What can we do to restore stability? “We must urgently start to rewild the world. Forests are fundamental and we must immediately stop forest destruction”, says Attenborough. “We must stop simply ‘growing’.” Attenborough offers a vision of hope towards the end.

Work with nature rather than against it. Nature is our biggest ally and our greatest inspiration.

He mentions: 

  • Japan’s falling birth-rate, stability and prosperity.

  • With government intervention, Costa Rica has increased its forest coverage to 50%.

  • If we all move to a largely vegetarian diet, we would need half the farmland we do now.

  • If we protected a third of our richest ocean ecology into no fishing zones, it is estimated this would be enough to restore fishing stocks to sustainable levels.

  • We must raise standards of living for the poor without increasing our impact on the planet.

  • We must move to a renewable energy infrastructure as soon as possible.
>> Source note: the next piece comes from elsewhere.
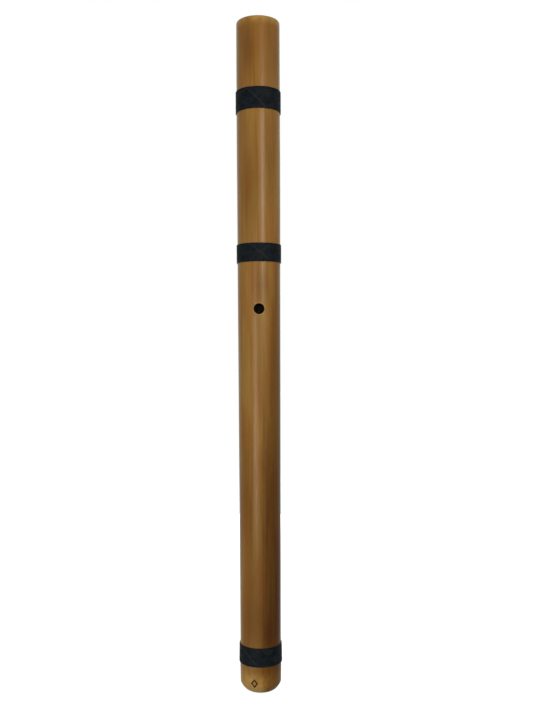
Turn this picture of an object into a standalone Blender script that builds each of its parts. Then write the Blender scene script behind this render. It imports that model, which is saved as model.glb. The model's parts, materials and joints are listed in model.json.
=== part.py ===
"""End-blown notched bamboo flute: one bored bamboo tube and three thread bindings.

The origin is the centre of the foot, and +Z runs along the tube to the blowing end.
The thumb hole faces -Y. The blowing notch and the six finger holes face +Y.
All sizes are in metres.
"""

import math

import bpy
from mathutils import Matrix

# ---------------------------------------------------------------- driving dimensions

LENGTH = 0.606

# outside of the tube
HEAD_RADIUS = 0.01985
TAPER_START = 0.481             # the tube is parallel above this height and tapers below it
TAPER = 0.0034                  # radius lost per unit of length below TAPER_START
NODE_HEIGHT = 0.024             # the last node of the culm leaves a slight swelling
NODE_SWELL = 0.00036
NODE_REACH = 0.014
RIM_ROUND_RADIAL = 0.0008       # sanded edge of the blowing end
RIM_ROUND_HEIGHT = 0.0018
FOOT_ROUND_RADIAL = 0.0063      # the foot is chamfered and sanded round
FOOT_ROUND_HEIGHT = 0.0072
FOOT_ROUND_POWER = 1.37         # superellipse power: 1 is a straight chamfer, 2 is a quarter ellipse

# bore
BORE_RADIUS_HEAD = 0.0150
BORE_RADIUS_FOOT = 0.0140
BORE_EDGE_ROUND = 0.0005
FOOT_HOLE_RADIUS = 0.0065       # the hole left through the last node
FOOT_WALL = 0.009               # thickness of the node at that hole
FOOT_BOWL = 0.010               # height over which the node curves into the bore

# tone holes, as heights above the foot and radii
THUMB_HOLE = (0.3447, 0.00455)
FINGER_HOLES = [
    (0.3060, 0.0050),
    (0.2697, 0.0052),
    (0.2333, 0.0052),
    (0.1909, 0.0055),
    (0.1515, 0.0052),
    (0.0970, 0.0043),
]

# blowing notch, cut down from the rim on the +Y side
NOTCH_WIDTH = 0.012
NOTCH_DEPTH = 0.0095            # down to the sharp edge, on the bore side
NOTCH_SLOPE = 1.75              # fall of the bevel from the bore side to the outside

# bindings, as (name, lower edge, upper edge)
BINDINGS = [
    ("upper_binding", 0.5232, 0.5426),
    ("middle_binding", 0.3870, 0.4035),
    ("lower_binding", 0.0253, 0.0419),
]
BINDING_GAP = 0.0003            # between the tube and the winding's inner face
BINDING_THICKNESS = 0.0006
BINDING_ROUND = 0.0003

# facets
TURN_STEPS = 64
HOLE_SIDES = 24
ARC_STEPS = 5
MERGE_DISTANCE = 0.00001

# colours, linear
BAMBOO_COLOUR = (0.30, 0.165, 0.060, 1.0)
THREAD_COLOUR = (0.010, 0.012, 0.013, 1.0)


# ---------------------------------------------------------------- shared construction

def clear_scene():
    """Removes every object, so that the script gives the same result each time."""
    for item in list(bpy.data.objects):
        bpy.data.objects.remove(item, do_unlink=True)


def new_collection(name):
    """A collection of that name, linked to the scene."""
    collection = bpy.data.collections.new(name)
    bpy.context.scene.collection.children.link(collection)
    return collection


def new_material(name, colour, roughness):
    """A plain Principled material."""
    material = bpy.data.materials.new(name)
    material.use_nodes = True
    shader = material.node_tree.nodes["Principled BSDF"]
    shader.inputs["Base Color"].default_value = colour
    shader.inputs["Roughness"].default_value = roughness
    shader.inputs["Metallic"].default_value = 0.0
    return material


def turned(name, profile, collection, material):
    """A body of revolution about Z. The profile is a closed loop of (radius, height),
    and it runs down the outer side first, so that its faces point out."""
    count = len(profile)
    points = [(radius, 0.0, height) for radius, height in profile]
    edges = [(i, (i + 1) % count) for i in range(count)]
    mesh = bpy.data.meshes.new(name)
    mesh.from_pydata(points, edges, [])
    mesh.materials.append(material)
    item = bpy.data.objects.new(name, mesh)
    collection.objects.link(item)
    screw = item.modifiers.new("turn", "SCREW")
    screw.axis = "Z"
    screw.angle = math.tau
    screw.steps = TURN_STEPS
    screw.render_steps = TURN_STEPS
    screw.use_merge_vertices = True
    screw.merge_threshold = MERGE_DISTANCE
    screw.use_smooth_shade = True
    return item


def quarter_round(radial, height, power):
    """Offsets (inward, down) along a superelliptic corner, from the flat end to the side."""
    offsets = []
    for step in range(ARC_STEPS + 1):
        angle = 0.5 * math.pi * step / ARC_STEPS
        inward = radial * (1.0 - math.sin(angle) ** (2.0 / power))
        down = height * (1.0 - math.cos(angle) ** (2.0 / power))
        offsets.append((inward, down))
    return offsets


def outer_radius(height):
    """Radius of the tube's outside: parallel, then a straight taper, then the node's swelling."""
    straight = HEAD_RADIUS - TAPER * max(0.0, TAPER_START - height)
    swell = NODE_SWELL * math.exp(-((height - NODE_HEIGHT) / NODE_REACH) ** 2)
    return straight + swell


def cut(item, cutter):
    """Takes the cutter's shape out of the item."""
    boolean = item.modifiers.new("cut_" + cutter.name, "BOOLEAN")
    boolean.operation = "DIFFERENCE"
    boolean.solver = "EXACT"
    boolean.object = cutter


def hide_cutter(cutter, collection):
    """Keeps a cutter out of the model, as a wire in its own collection."""
    for owner in list(cutter.users_collection):
        owner.objects.unlink(cutter)
    collection.objects.link(cutter)
    cutter.hide_render = True
    cutter.display_type = "WIRE"


# ---------------------------------------------------------------- bamboo tube

def tube_profile():
    """Closed outline of the tube: rim, outside, foot, foot hole, node bowl and bore."""
    profile = []
    rim_radius = outer_radius(LENGTH)
    for inward, down in quarter_round(RIM_ROUND_RADIAL, RIM_ROUND_HEIGHT, 2.0):
        profile.append((rim_radius - inward, LENGTH - down))
    for height in (TAPER_START, 2.5 * NODE_HEIGHT, 1.7 * NODE_HEIGHT, NODE_HEIGHT, 0.6 * NODE_HEIGHT):
        profile.append((outer_radius(height), height))
    foot_radius = outer_radius(FOOT_ROUND_HEIGHT)
    for inward, up in reversed(quarter_round(FOOT_ROUND_RADIAL, FOOT_ROUND_HEIGHT, FOOT_ROUND_POWER)):
        profile.append((foot_radius - inward, up))
    profile.append((FOOT_HOLE_RADIUS, 0.0))
    for step in range(ARC_STEPS + 1):
        angle = 0.5 * math.pi * step / ARC_STEPS
        radius = FOOT_HOLE_RADIUS + (BORE_RADIUS_FOOT - FOOT_HOLE_RADIUS) * math.sin(angle)
        profile.append((radius, FOOT_WALL + FOOT_BOWL * (1.0 - math.cos(angle))))
    profile.append((BORE_RADIUS_HEAD, LENGTH - BORE_EDGE_ROUND))
    profile.append((BORE_RADIUS_HEAD + BORE_EDGE_ROUND, LENGTH))
    return profile


def hole_cutter(name, height, radius, side, collection):
    """A cylinder across the wall at that height, on the +Y side (1) or the -Y side (-1)."""
    wall_middle = side * 0.5 * (outer_radius(height) + BORE_RADIUS_FOOT)
    bpy.ops.mesh.primitive_cylinder_add(
        vertices=HOLE_SIDES,
        radius=radius,
        depth=HEAD_RADIUS,
        location=(0.0, wall_middle, height),
        rotation=(0.5 * math.pi, 0.0, 0.0),
    )
    cutter = bpy.context.object
    cutter.name = name
    hide_cutter(cutter, collection)
    return cutter


def notch_cutter(collection):
    """A U-shaped prism through the +Y wall. It falls as it goes outwards, which leaves
    the sharp blowing edge on the bore side and a bevel on the outside."""
    half_width = 0.5 * NOTCH_WIDTH
    edge_height = LENGTH - NOTCH_DEPTH
    above_rim = LENGTH + NOTCH_SLOPE * HEAD_RADIUS
    outline = [(half_width, above_rim), (-half_width, above_rim)]
    for step in range(2 * ARC_STEPS + 1):
        angle = math.pi * (1.0 + step / (2.0 * ARC_STEPS))
        across = half_width * math.cos(angle)
        outline.append((across, edge_height + half_width + half_width * math.sin(angle)))
    curve = bpy.data.curves.new("notch_outline", "CURVE")
    curve.dimensions = "2D"
    curve.fill_mode = "BOTH"
    curve.extrude = 0.5 * HEAD_RADIUS
    spline = curve.splines.new("POLY")
    spline.points.add(len(outline) - 1)
    for point, (across, height) in zip(spline.points, outline):
        point.co = (across, height, 0.0, 1.0)
    spline.use_cyclic_u = True
    guide = bpy.data.objects.new("notch_outline", curve)
    collection.objects.link(guide)
    bpy.context.view_layer.update()
    evaluated = guide.evaluated_get(bpy.context.evaluated_depsgraph_get())
    mesh = bpy.data.meshes.new_from_object(evaluated)
    bpy.data.objects.remove(guide, do_unlink=True)
    stand_up = Matrix.Rotation(0.5 * math.pi, 4, "X")
    to_wall = Matrix.Translation((0.0, BORE_RADIUS_HEAD + 0.25 * HEAD_RADIUS, 0.0))
    slope = Matrix.Identity(4)
    slope[2][1] = -NOTCH_SLOPE
    slope[2][3] = NOTCH_SLOPE * BORE_RADIUS_HEAD
    mesh.transform(slope @ to_wall @ stand_up)
    cutter = bpy.data.objects.new("notch_cutter", mesh)
    collection.objects.link(cutter)
    weld = cutter.modifiers.new("weld", "WELD")
    weld.merge_threshold = MERGE_DISTANCE
    hide_cutter(cutter, collection)
    return cutter


def make_tube(parts, cutters, material):
    """The culm: turned, then drilled and notched."""
    tube = turned("bamboo_tube", tube_profile(), parts, material)
    cut(tube, hole_cutter("thumb_hole_cutter", THUMB_HOLE[0], THUMB_HOLE[1], -1, cutters))
    for number, (height, radius) in enumerate(FINGER_HOLES, start=1):
        cut(tube, hole_cutter(f"finger_hole_cutter_{number}", height, radius, 1, cutters))
    cut(tube, notch_cutter(cutters))
    return tube


# ---------------------------------------------------------------- thread bindings

def binding_profile(low, high):
    """Closed outline of a winding that follows the tube, with rounded outer corners."""
    outside = BINDING_GAP + BINDING_THICKNESS
    return [
        (outer_radius(high) + outside - BINDING_ROUND, high),
        (outer_radius(high) + outside, high - BINDING_ROUND),
        (outer_radius(low) + outside, low + BINDING_ROUND),
        (outer_radius(low) + outside - BINDING_ROUND, low),
        (outer_radius(low) + BINDING_GAP, low),
        (outer_radius(0.5 * (low + high)) + BINDING_GAP, 0.5 * (low + high)),
        (outer_radius(high) + BINDING_GAP, high),
    ]


def make_bindings(parts, material):
    """One closed ring for each winding of thread."""
    for name, low, high in BINDINGS:
        turned(name, binding_profile(low, high), parts, material)


# ---------------------------------------------------------------- assembly

clear_scene()
part_collection = new_collection("bamboo_flute")
cutter_collection = new_collection("cutters")
bamboo = new_material("bamboo", BAMBOO_COLOUR, 0.42)
thread = new_material("waxed_thread", THREAD_COLOUR, 0.55)
make_tube(part_collection, cutter_collection, bamboo)
make_bindings(part_collection, thread)
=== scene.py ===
"""End-blown notched bamboo flute, seen from the thumb's side.

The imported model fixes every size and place. This script makes what shows: the lacquered culm with its
sanded edges and burnt holes, and three bindings of black waxed thread, each wound in crossing diamonds.
"""

import json

import bmesh
import bpy
import numpy as np
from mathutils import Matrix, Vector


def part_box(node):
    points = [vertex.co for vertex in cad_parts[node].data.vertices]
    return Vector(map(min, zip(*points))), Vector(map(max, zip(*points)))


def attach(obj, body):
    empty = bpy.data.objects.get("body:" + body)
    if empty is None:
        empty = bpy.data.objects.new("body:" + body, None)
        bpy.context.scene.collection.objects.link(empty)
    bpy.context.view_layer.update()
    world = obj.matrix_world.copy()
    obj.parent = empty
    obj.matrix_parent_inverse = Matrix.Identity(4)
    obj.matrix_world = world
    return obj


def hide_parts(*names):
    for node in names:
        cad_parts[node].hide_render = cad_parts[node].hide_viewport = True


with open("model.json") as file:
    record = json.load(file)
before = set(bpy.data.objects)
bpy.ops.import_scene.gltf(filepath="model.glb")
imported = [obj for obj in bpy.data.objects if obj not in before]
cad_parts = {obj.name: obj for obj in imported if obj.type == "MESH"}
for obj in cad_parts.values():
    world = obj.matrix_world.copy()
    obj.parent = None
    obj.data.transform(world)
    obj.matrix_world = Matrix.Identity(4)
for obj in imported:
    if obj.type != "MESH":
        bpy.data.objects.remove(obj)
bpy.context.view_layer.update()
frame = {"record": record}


# ------------------------------------------------------------------ camera, studio and floor
# The flute stands upright on a white floor in a white studio. The camera is level with the middle of the
# tube, square to the thumb hole, and a quarter of a degree off plumb.

tube_low, tube_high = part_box("bamboo_tube")
LENGTH = tube_high.z - tube_low.z

CAMERA_ASIDE, CAMERA_DISTANCE = 0.0065, 0.7515
OFF_PLUMB = 0.00467             # radians
camera_data = bpy.data.cameras.new("camera")
camera_data.sensor_width = 36.0
camera_data.lens = 41.67
camera = bpy.data.objects.new("camera", camera_data)
camera.location = (CAMERA_ASIDE, -CAMERA_DISTANCE, 0.5 * LENGTH)
camera.rotation_euler = (0.5 * np.pi, OFF_PLUMB, 0.0)
bpy.context.scene.collection.objects.link(camera)
bpy.context.scene.camera = camera

# lamp colours, from the warmest
WARM = (1.0, 0.87, 0.74)
HALF_WARM = (1.0, 0.91, 0.80)
PALE_WARM = (1.0, 0.91, 0.88)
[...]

Morocco now produces 40% of its energy from solar power.

  • By developing a high-tech food production infrastructure, a small country like the Netherlands has become the second biggest food producer in the world.

Attenborough paints a rosy picture of hope, though some of the claims lack contextual reference. Unlike many developed countries Japan has a very low level of immigration. He picks evidence of reducing population growth as clear evidence that our population will stabilise in about 20 years, without looking at very high fertility levels in many parts of Africa. Nor the mass unemployment and social problems this will exacerbate. Assumptions about a rapid transition to a genuinely renewable energy infrastructure fail to discuss the huge logistical and energy challenges in replacing and maintaining it, nor the energy employed in mining and refining many rare minerals.

Perfect Planet

Attenborough’s five-part ‘Perfect Planet’ series was broadcast on the BBC through January 2021 and is now streaming on BBC I player.  Programme five 'Humans' is the most engaged in terms of discussing the challenges linked to human domination of the planet and goes further than anything he has said before.  

'Humans' gives a further fascinating and honest picture of how Humans are degrading our planet through climate destabilization, pollution, plundering our oceans and degrading forests. He warns that if we don't wake up we could see catastrophic tipping points within 20 years that could destroy our children's future along with other species that share our world. Climate changes we are driving could result in some parts of the world become uninhabitable through excessive heat, driving millions of climate refugees into Europe.  

So no punches pulled. It is the sort of message we needed in mainstream media at least 20 years ago. While he mentions several hopeful solutions, including the solar thermal energy project in Morocco - 'Desertec' that uses molten salt to power generators, once again they are all 'sticking plaster' solutions and remedies, important though they are.

Human beings have overrun the world,' says Sir David Attenborough

Population is mentioned in terms of our current 7.8 billion people, set to rise to over 9 billion by 2050, with the world already in overshoot by over 1.5 planets every year. But disappointingly, nowhere does he mention that our population momentum is such, that we don’t have time to await a potential gradual fall in numbers. We need to do much more to cut the fundamental drivers of overpopulation and overconsumption to have any chance of transitioning to a sustainable future before critical resources collapse, in a way that is both life-affirming and equitable.  

A Life on Our Planet was premiered in April 2020 at the Royal Albert Hall in London and broadcast in the UK, the Netherlands, Iceland, Ireland, Norway, Sweden, Denmark, Finland, Australia and New Zealand, before release on Netflix.